Yoghurt. Also known as Oghurt, courtesy of a small friend of ours who has probably forgotten about saying it that way. But we remember. And sometimes request it of each other in a 3 year old boy kind of way. ‘Oghurt!’ Because it needs to be there.
I’m going for broad brush here (though haven’t as yet tried brushing things with yoghurt): I’m including plain yoghurt, Greek yoghurt, yogo-smietanka and probably also sour cream in my rhapsodising. Think creamy and sharp, and you’re in safe hands.
Like most, yoghurt was first encountered in a fruit version. I seem to remember many years of Ski yoghurts. I’m not quite sure why you needed to ski while eating yoghurt – maybe the ad people saw expanse of whiteness, added ski poles, and were done.
I do remember the fruit chunks were quite good. Sometimes you got most of a small strawberry, it seemed.
I was also the child to turn to at school if you couldn’t open your yoghurt at lunch time. (This was also the stage at which you could open a yoghurt towards someone, fast so that it ‘burped’ at the person opposite. A mild act of aggression, really.)
Natural yoghurt was only bought for curries, as made by my dad, and for addition to cucumber to make raita. And it was pretty acidic only, back in the day, so you didn’t really want to sit spooning it in in this form.
Later, it seems like there were many happy years of Coop set yoghurts, in four-packs. They came with a little bit of sweet liquid on top, which you could drink off (if mum wasn’t looking) – long before the days of yoghurts you could drink.
The vanilla one was particularly good. I think they were trying to emulate the French yoghurts you get now in little glass jars. Worked for me. I’m sure there was an indoctrination in better quality European yoghurts when I went to Germany on exchange.
And once in Poland, there were more variants. The aforementioned yogo-smietanka is really a combination of yoghurt and sour cream – quite thick, tangy. Breakfasts in the school boarding house (my first time in Poland) were around the bread plus model favoured across Europe.
The point of yogo-smietanka was to mix it with the Polish equivalent of cottage cheese (more on that in another post, I think), plus jam, and spread it on bread. If you can imagine a kind of chunky fruit yoghurt spread, that was it.
Greek yoghurt came later. A friend who loved feeding people first introduced me to it, serving it with honey, and probably something else fruit based, for pudding. I couldn’t believe how thick it was, how creamy, and indeed why I had gone so long in life without eating it.
So: what of cooking with it? Yoghurt and cucumber: already praised when combined with dill. And accompanying curry: on occasion, I think that really what I love most is the yoghurt and the naan, or perhaps what I eat most of would be more accurate.
I like the thing of yoghurt as a marinade for meat, to tenderise it. I like it, too, as a bit of an all-purpose sauce to go with yummy things like griddled courgettes. A kind of mayo for the east of the Med, perhaps.

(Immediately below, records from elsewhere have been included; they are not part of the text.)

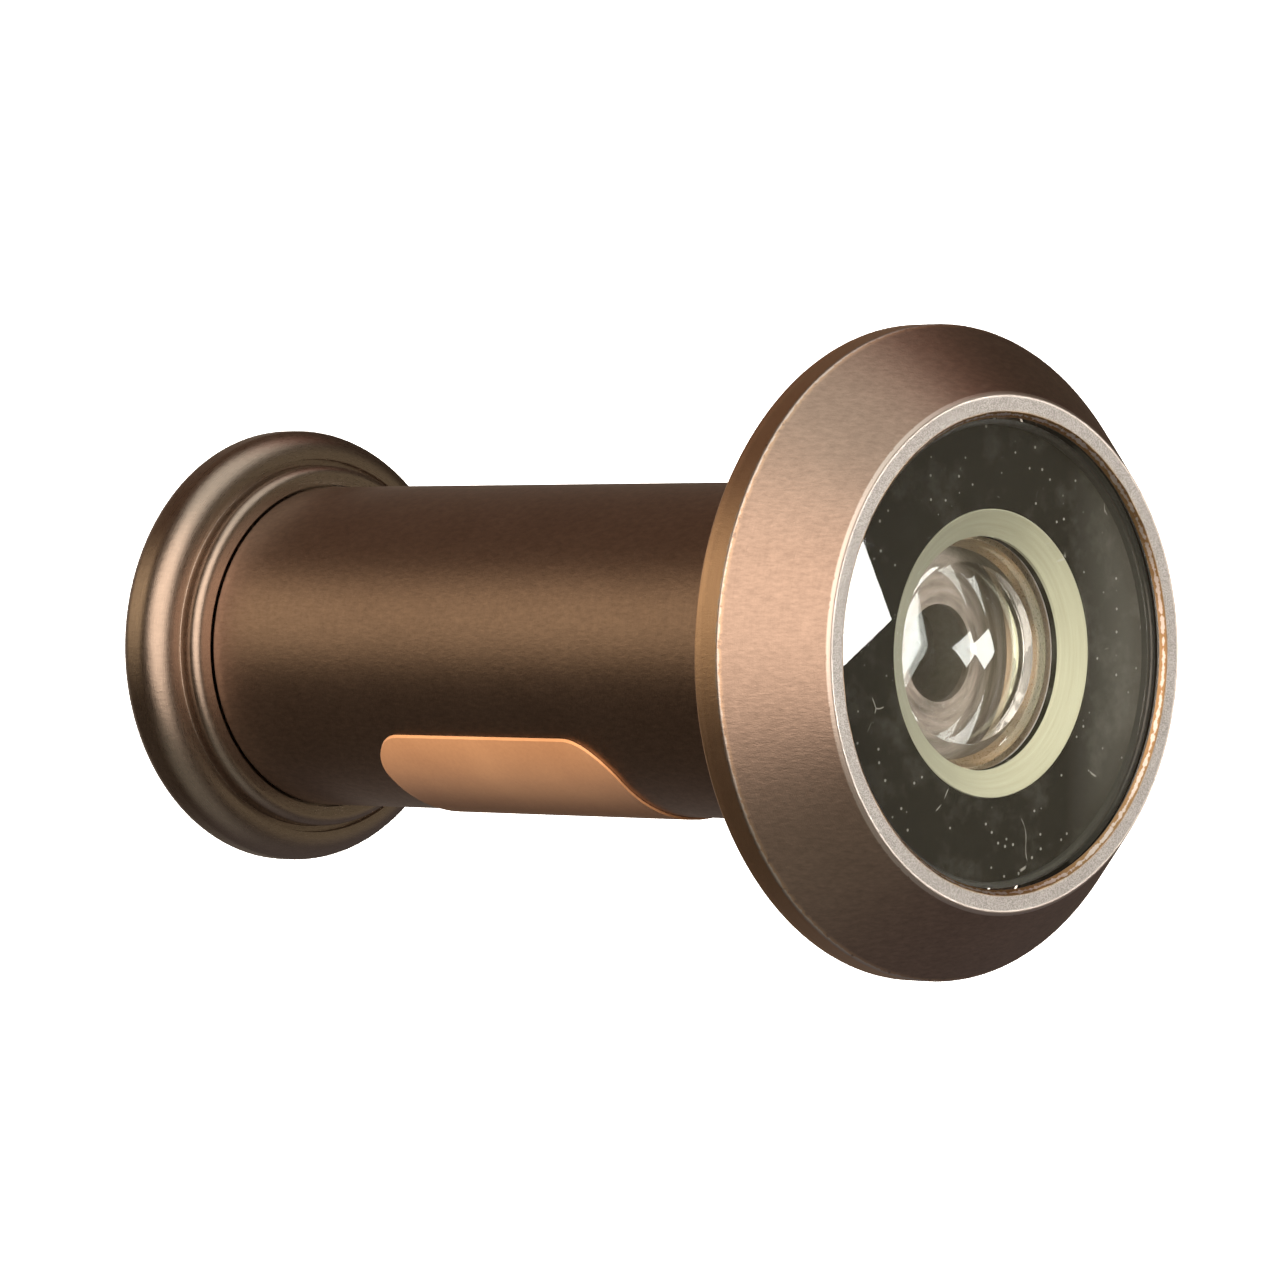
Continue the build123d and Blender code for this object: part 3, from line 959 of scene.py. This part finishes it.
@dataclass
class RearHalf:
    """The threaded sleeve with its flange, and the eyepiece in it."""

    bore_r: float = 4.6
    thread_r: float = 6.0
    thread_depth: float = 0.52
    thread_pitch: float = 1.0
    thread_run_out: float = 0.8
    thread_stop: float = 0.01
    thread_root: float = 0.08
    thread_crest: float = 0.94
    rows_a_turn: int = 16
    segments: int = 160
    front_y: float = 6.1
    lead_in: float = 0.4
    relief_r: float = 5.7
    relief_y: float = 34.75
    recess_r: float = 7.1
    recess_y: float = 35.95
    seat_y: float = 35.45
    land_r: float = 7.5
    bead_r: float = 7.95
    bead_y: float = 35.9
    groove_r: float = 8.25
    groove_y: float = 36.47
    groove_edge: float = 0.03
    rim_start_y: float = 36.25
    flange_r: float = 9.5
    rim_front_y: float = 37.55
    rim_back_y: float = 38.05
    face_r: float = 8.75
    face_y: float = 38.8
    face_edge: float = 0.1
    pocket_r: float = 5.3
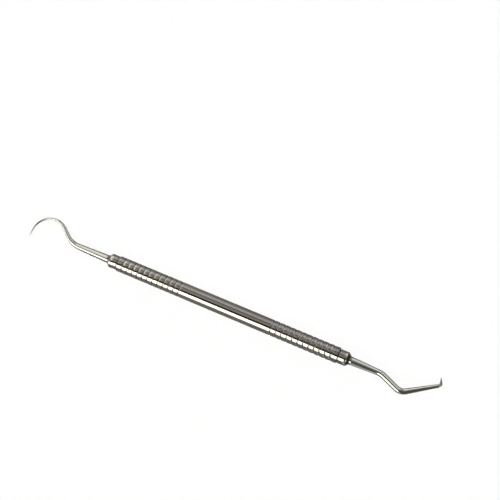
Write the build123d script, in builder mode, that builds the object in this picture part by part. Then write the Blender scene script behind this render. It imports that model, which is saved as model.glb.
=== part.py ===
"""Double-ended dental explorer: a hollow ringed handle, two ferrules and two working ends.

The instrument lies in one plane, the instrument plane. In it "along" runs down the handle and
"across" is square to the handle. The hook end points along -X and the angled end along +X.
At rest the handle lies on Z = 0 and the instrument is rolled about the handle until the crown
of its hook touches Z = 0 too. The angled end's point is then just clear of Z = 0.
"""

from math import asin, cos, degrees, hypot, radians, sin
import os
from build123d import *

# Handle tube
HANDLE_LENGTH = 100.0  # from one ferrule's mouth to the other's
HANDLE_DIAMETER = 6.0
BORE_DIAMETER = 4.4
RIM_CHAMFER = 0.15

# Ring grooves, in one zone at each end of the tube, with a crowned bead between two grooves
GROOVES = 12  # in a zone
GROOVE_PITCH = 2.2
GROOVE_WIDTH = 0.5
GROOVE_DEPTH = 0.2
FIRST_GROOVE = 2.4  # from the tube's rim to the middle of the first groove
BEAD_CROWN = 0.02  # from the edge of a bead up to its top

# Ferrules
COLLAR_LENGTH = 4.4  # what shows outside the tube, nose included
COLLAR_DIAMETER = 5.4
COLLAR_ROUNDING = 0.15
RELIEF_WIDTH = 0.3  # a shadow line turned into the collar where it meets the tube
RELIEF_DEPTH = 0.25
NOSE_LENGTH = 1.15
MOUTH_DIAMETER = 3.3
SPIGOT_LENGTH = 8.0  # inside the tube
SPIGOT_LEAD = 0.3

# Tangs, which hold the working ends in the ferrules
TANG_DIAMETER = 2.2
TANG_LENGTH = 9.0
TANG_LEAD = 0.2

# Working ends, from the ferrule's mouth to the point. A run is its length, how far it turns
# towards "across" in degrees, and the diameter that it tapers to.
HOOK_ROOT_DIAMETER = 3.1
HOOK_RUNS = [
    (13.2, 0, 2.3),
    (6.3, 42, 1.6),
    (3.3, 0, 1.4),
    (7.2, -59, 0.85),
    (9.0, -66, 0.5),
    (3.0, 0, 0.12),
]
ANGLED_ROOT_DIAMETER = 3.2
ANGLED_RUNS = [
    (10.8, 0, 2.35),
    (3.2, -22.5, 2.35),
    (5.7, 0, 2.3),
    (3.8, 55, 2.2),
    (12.0, 0, 1.25),
    (1.15, 77, 0.95),
    (2.2, 0, 0.12),
]
BEND_STEP = 10.0  # how far a bend turns between two sections, in degrees

handle_radius = HANDLE_DIAMETER / 2
tube_end = HANDLE_LENGTH / 2 - COLLAR_LENGTH


def sections(root_diameter, runs):
    """The sections of a working end as (along, across, heading, radius), in a list for each run.

    A run starts with the section that the run before it ends with. A straight run has two.
    """
    along, across, heading, radius = HANDLE_LENGTH / 2, 0.0, 0.0, root_diameter / 2
    found = []
    for length, turn, end_diameter in runs:
        steps = max(round(abs(turn) / BEND_STEP), 1)
        half_turn = turn / steps / 2
        chord = length / steps
        if turn:
            chord *= sin(radians(half_turn)) / radians(half_turn)
        taper = (end_diameter / 2 - radius) / steps
        run = [(along, across, heading, radius)]
        for _ in range(steps):
            heading += half_turn
            along += chord * cos(radians(heading))
            across += chord * sin(radians(heading))
            heading += half_turn
            radius += taper
            run.append((along, across, heading, radius))
        found.append(run)
    return found


def to_hook_side(run):
    """A run of sections turned to point down the other end of the handle."""
    return [(-along, across, 180 - heading, radius) for along, across, heading, radius in run]


hook_sections = [to_hook_side(run) for run in sections(HOOK_ROOT_DIAMETER, HOOK_RUNS)]
angled_sections = sections(ANGLED_ROOT_DIAMETER, ANGLED_RUNS)
both_ends = [section for run in hook_sections + angled_sections for section in run]

# The roll about the handle at which the first section touches the surface under the handle
bent_sections = [section for section in both_ends if section[1] > handle_radius]
ROLL = min(degrees(asin((handle_radius - r) / c)) for a, c, h, r in bent_sections)


def span_middle(places):
    """The middle of the span that a list of places and half widths covers."""
    return (max(p + half for p, half in places) + min(p - half for p, half in places)) / 2


# How far each section reaches along X and, once rolled, along Y
reach_x = [(a, r * abs(sin(radians(h)))) for a, c, h, r in both_ends]
reach_y = [
    (c * cos(radians(ROLL)), r * hypot(cos(radians(h)), sin(radians(h)) * sin(radians(ROLL))))
    for a, c, h, r in both_ends
]

# The instrument plane starts at the middle of the handle, with its x along the handle. It stands
# where the whole instrument is centred on X = 0 and Y = 0 and rests on Z = 0.
INSTRUMENT = Plane(
    origin=(-span_middle(reach_x), -span_middle(reach_y), handle_radius),
    x_dir=(1, 0, 0),
    z_dir=(0, sin(radians(ROLL)), cos(radians(ROLL))),
)

# What is round about the handle's axis is turned from an outline on a level plane
TURNING = Plane(origin=INSTRUMENT.origin, x_dir=(1, 0, 0), z_dir=(0, 0, 1))
HANDLE_AXIS = Axis(TURNING.origin, TURNING.x_dir)


def groove_zone(start):
    """The outline of a zone of grooves, from half a bead before it to half a bead after it."""
    half_bead = (GROOVE_PITCH - GROOVE_WIDTH) / 2
    edge = handle_radius - BEAD_CROWN
    end = start + GROOVES * GROOVE_PITCH
    TangentArc((start, handle_radius), (start + half_bead, edge), tangent=(1, 0))
    for number in range(GROOVES):
        left = start + half_bead + number * GROOVE_PITCH
        right = left + GROOVE_WIDTH
        ThreePointArc(
            (left, edge), ((left + right) / 2, handle_radius - GROOVE_DEPTH), (right, edge)
        )
        if number < GROOVES - 1:
            following = left + GROOVE_PITCH
            ThreePointArc((right, edge), (right + half_bead, handle_radius), (following, edge))
    TangentArc((end, handle_radius), (end - half_bead, edge), tangent=(-1, 0))


# Handle tube, turned from one outline
zone_start = -tube_end + FIRST_GROOVE - GROOVE_PITCH / 2
zone_end = zone_start + GROOVES * GROOVE_PITCH
with BuildPart() as handle_tube:
    with BuildSketch(TURNING):
        with BuildLine():
            groove_zone(zone_start)
            Line((zone_end, handle_radius), (-zone_end, handle_radius))
            groove_zone(-zone_end)
            for side in (-1, 1):
                Polyline(
                    (side * zone_start, handle_radius),
                    (-side * (tube_end - RIM_CHAMFER), handle_radius),
                    (-side * tube_end, handle_radius - RIM_CHAMFER),
                    (-side * tube_end, BORE_DIAMETER / 2),
                    (0, BORE_DIAMETER / 2),
                )
        make_face()
    revolve(axis=HANDLE_AXIS)


def build_ferrule(side):
    """A ferrule: a collar with a conical nose outside the tube and a spigot pressed inside it.

    side is -1 at the hook end and 1 at the angled end.
    """
    mouth = HANDLE_LENGTH / 2
    spigot_end = tube_end - SPIGOT_LENGTH
    outline = [
        (mouth, TANG_DIAMETER / 2),
        (mouth, MOUTH_DIAMETER / 2),
        (mouth - NOSE_LENGTH, COLLAR_DIAMETER / 2),
        (tube_end + RELIEF_WIDTH, COLLAR_DIAMETER / 2),
        (tube_end + RELIEF_WIDTH, COLLAR_DIAMETER / 2 - RELIEF_DEPTH),
        (tube_end, COLLAR_DIAMETER / 2 - RELIEF_DEPTH),
        (tube_end, BORE_DIAMETER / 2),
        (spigot_end + SPIGOT_LEAD, BORE_DIAMETER / 2),
        (spigot_end, BORE_DIAMETER / 2 - SPIGOT_LEAD),
        (spigot_end, TANG_DIAMETER / 2),
    ]
    with BuildPart() as ferrule:
        with BuildSketch(TURNING):
            with BuildLine():
                Polyline(*[(side * along, radius) for along, radius in outline], close=True)
            make_face()
        revolve(axis=HANDLE_AXIS)
        collar_edges = ferrule.edges().filter_by(GeomType.CIRCLE).group_by(SortBy.RADIUS)[-1]
        fillet(collar_edges, radius=COLLAR_ROUNDING)
    return ferrule


def section_plane(along, across, heading):
    """The plane of a section, square to the working end there."""
    turn = radians(heading)
    return Plane(
        origin=INSTRUMENT.from_local_coords((along, across, 0)),
        x_dir=INSTRUMENT.z_dir,
        z_dir=INSTRUMENT.x_dir * cos(turn) + INSTRUMENT.y_dir * sin(turn),
    )


def build_working_end(runs):
    """A working end: a tapered, bent shank down to its point, and a tang behind its shoulder."""
    shoulder = section_plane(*runs[0][0][:3])
    with BuildPart() as working_end:
        for run in runs:
            for along, across, heading, radius in run:
                with BuildSketch(section_plane(along, across, heading)):
                    Circle(radius)
            loft()
        with BuildSketch(shoulder):
            Circle(TANG_DIAMETER / 2)
        extrude(amount=-TANG_LENGTH)
        outward = Axis(shoulder.origin, shoulder.z_dir)
        chamfer(working_end.faces().sort_by(outward)[0].edges(), length=TANG_LEAD)
    return working_end


hook_end_ferrule = build_ferrule(-1)
angled_end_ferrule = build_ferrule(1)
hook_working_end = build_working_end(hook_sections)
angled_working_end = build_working_end(angled_sections)

handle_tube.part.label = "handle_tube"
hook_end_ferrule.part.label = "hook_end_ferrule"
angled_end_ferrule.part.label = "angled_end_ferrule"
hook_working_end.part.label = "hook_working_end"
angled_working_end.part.label = "angled_working_end"

os.makedirs("parts", exist_ok=True)
for piece in (
    handle_tube,
    hook_end_ferrule,
    angled_end_ferrule,
    hook_working_end,
    angled_working_end,
):
    export_step(piece.part, f"parts/{piece.part.label}.step")
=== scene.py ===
"""Looks of the double-ended dental explorer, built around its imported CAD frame.

Lengths of the instrument are in millimetres, as in the CAD, and every mesh is made in metres.
Lights, the floor and the camera's clipping are in metres. The instrument lies in one plane.
"Along" runs down the handle, "across" is square to it in that plane and "normal" is square to
the plane. Side is -1 for the hook end and 1 for the angled end.
"""

import math

import bpy
from mathutils import Matrix, Vector


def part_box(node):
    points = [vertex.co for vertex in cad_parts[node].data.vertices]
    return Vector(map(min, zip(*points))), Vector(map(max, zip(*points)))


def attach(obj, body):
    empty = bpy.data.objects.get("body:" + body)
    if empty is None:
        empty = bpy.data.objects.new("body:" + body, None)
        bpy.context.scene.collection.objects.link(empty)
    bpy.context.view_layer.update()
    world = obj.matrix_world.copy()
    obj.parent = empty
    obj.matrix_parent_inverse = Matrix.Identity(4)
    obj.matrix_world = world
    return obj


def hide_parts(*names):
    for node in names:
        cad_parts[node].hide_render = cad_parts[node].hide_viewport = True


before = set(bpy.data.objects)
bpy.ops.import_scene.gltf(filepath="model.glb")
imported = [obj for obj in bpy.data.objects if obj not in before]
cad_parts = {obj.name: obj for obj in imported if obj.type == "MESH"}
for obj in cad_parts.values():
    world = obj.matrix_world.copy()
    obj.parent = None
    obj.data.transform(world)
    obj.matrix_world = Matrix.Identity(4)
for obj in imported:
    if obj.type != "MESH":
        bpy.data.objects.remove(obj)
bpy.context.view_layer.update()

MM = 0.001

# ---------------------------------------------------------------- dimensions, as in the CAD
HANDLE_LENGTH = 100.0
HANDLE_RADIUS = 3.0
BORE_RADIUS = 2.2
RIM_CHAMFER = 0.15
GROOVES = 12
GROOVE_PITCH = 2.2
GROOVE_WIDTH = 0.5
GROOVE_DEPTH = 0.2
FIRST_GROOVE = 2.4
BEAD_CROWN = 0.02
COLLAR_LENGTH = 4.4
COLLAR_RADIUS = 2.7
COLLAR_ROUNDING = 0.15
RELIEF_WIDTH = 0.3
RELIEF_DEPTH = 0.25
NOSE_LENGTH = 1.15
MOUTH_RADIUS = 1.65
SPIGOT_LENGTH = 8.0
SPIGOT_LEAD = 0.3
TANG_RADIUS = 1.1
TANG_LENGTH = 9.0
TANG_LEAD = 0.2
TUBE_END = HANDLE_LENGTH / 2 - COLLAR_LENGTH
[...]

A former colleague introduced me to the French concept of cakes made with yoghurt – conveniently, you measure all the ingredients with the pot of the yoghurt, if I remember rightly. They’re good. I should probably have another go at making them, but then I’m probably too busy just eating the yoghurt.
I had quite a long phase of making yoghurt – a 1l machine that sits at the right temperature overnight, and provides you with yoghurt in the morning. Go a step further, and strain the yoghurt, and you get a mix between Greek yoghurt and something almost like an old fashioned ‘set cream’.
This ultra thick yoghurt is particularly wonderful with some berries, and some honey drizzled down the sides. But I had a bit of a phase too of layering yoghurt, whatever fruit I could find, and sprinkling some seeds on the top.
The latter is a Nigella Express one, adapted a bit. Particularly good if the Coop decided to sell off raspberries. I would stash them in little boxes in the freezer, and bring them out bit by bit to go with the yoghurt.
The other key place to use yoghurt is with things like chilli con carne. Dan’s version is to serve it in halves of pitta, adding salad, yoghurt, and a spot of grated cheese. Guacamole would of course be acceptable, but yoghurt is good as a calmer if the chilli is on the hotter side.
Realising that this is another post completed after midnight, I will stop there. But I will say one thing – if you find Onken Rhubarb yoghurt on special, you know what to do.